The White Hart is a Grade II listed public house on Stockport Road in Lydgate, a village in Saddleworth within the Metropolitan Borough of Oldham, Greater Manchester, England. Built in the 1790s, although some sources give a more precise date of 1788, it was originally a house and may have served as a weavers' cottage before its later conversion to a pub. It is also recorded as having operated at one stage as a police station with a small jail. The building now operates as a free house with dining, function rooms and guest accommodation.

==History==
The official listing states that the building dates from the 1790s and was originally a house, (Note: Other sources give a construction date of 1788.) a use that may correspond with later references to it functioning as a weavers' cottage, before its subsequent conversion to a public house. It incorporates later additions and is recorded as having operated at one stage as a police station with a jail, and as a schoolhouse, as well as serving as a lookout point during the Second World War.

The 1894 Ordnance Survey map records the building as the White Hart Inn, and by the 1935 edition its name includes the term 'public house'.

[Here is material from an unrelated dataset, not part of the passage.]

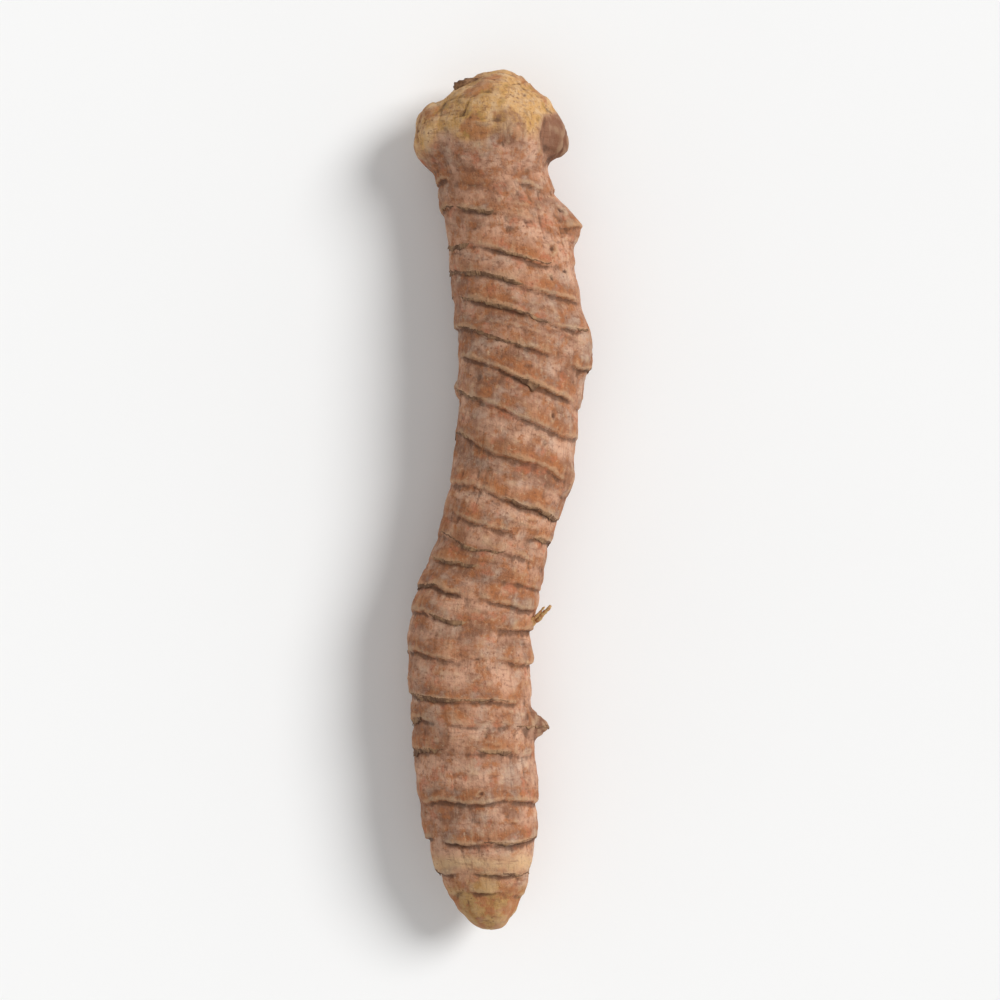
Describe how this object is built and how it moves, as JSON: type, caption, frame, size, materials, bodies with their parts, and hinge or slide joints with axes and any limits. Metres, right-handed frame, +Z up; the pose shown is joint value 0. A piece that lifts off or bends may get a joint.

On 18 February 1987, the White Hart was designated a Grade II listed building. The pub now operates as a multi‑room free house with a restaurant, function rooms and overnight accommodation.

==Architecture==
The building is constructed from roughly finished stone and has a roof of stone slates laid in graded courses. It has three storeys and three bays, with an extra bay added on the left side and a lean‑to structure at the back. The front is arranged symmetrically, with a central doorway framed in worked stone and single windows above it on the upper floors, now fitted with 20th‑century casements. The outer sections each have paired windows on all floors, also replaced in the 20th century. The guttering sits on small projecting blocks, and the gable‑end chimneys are coated in render.

The rear addition includes a doorway with a simple square‑cut frame and a window opening on each level, two of which have been filled in. On either side of the lean‑to at the back are recessed stone‑framed windows with multiple lights; one has been blocked and another altered. The arrangement of the windows on the main front is an early local example of this particular layout.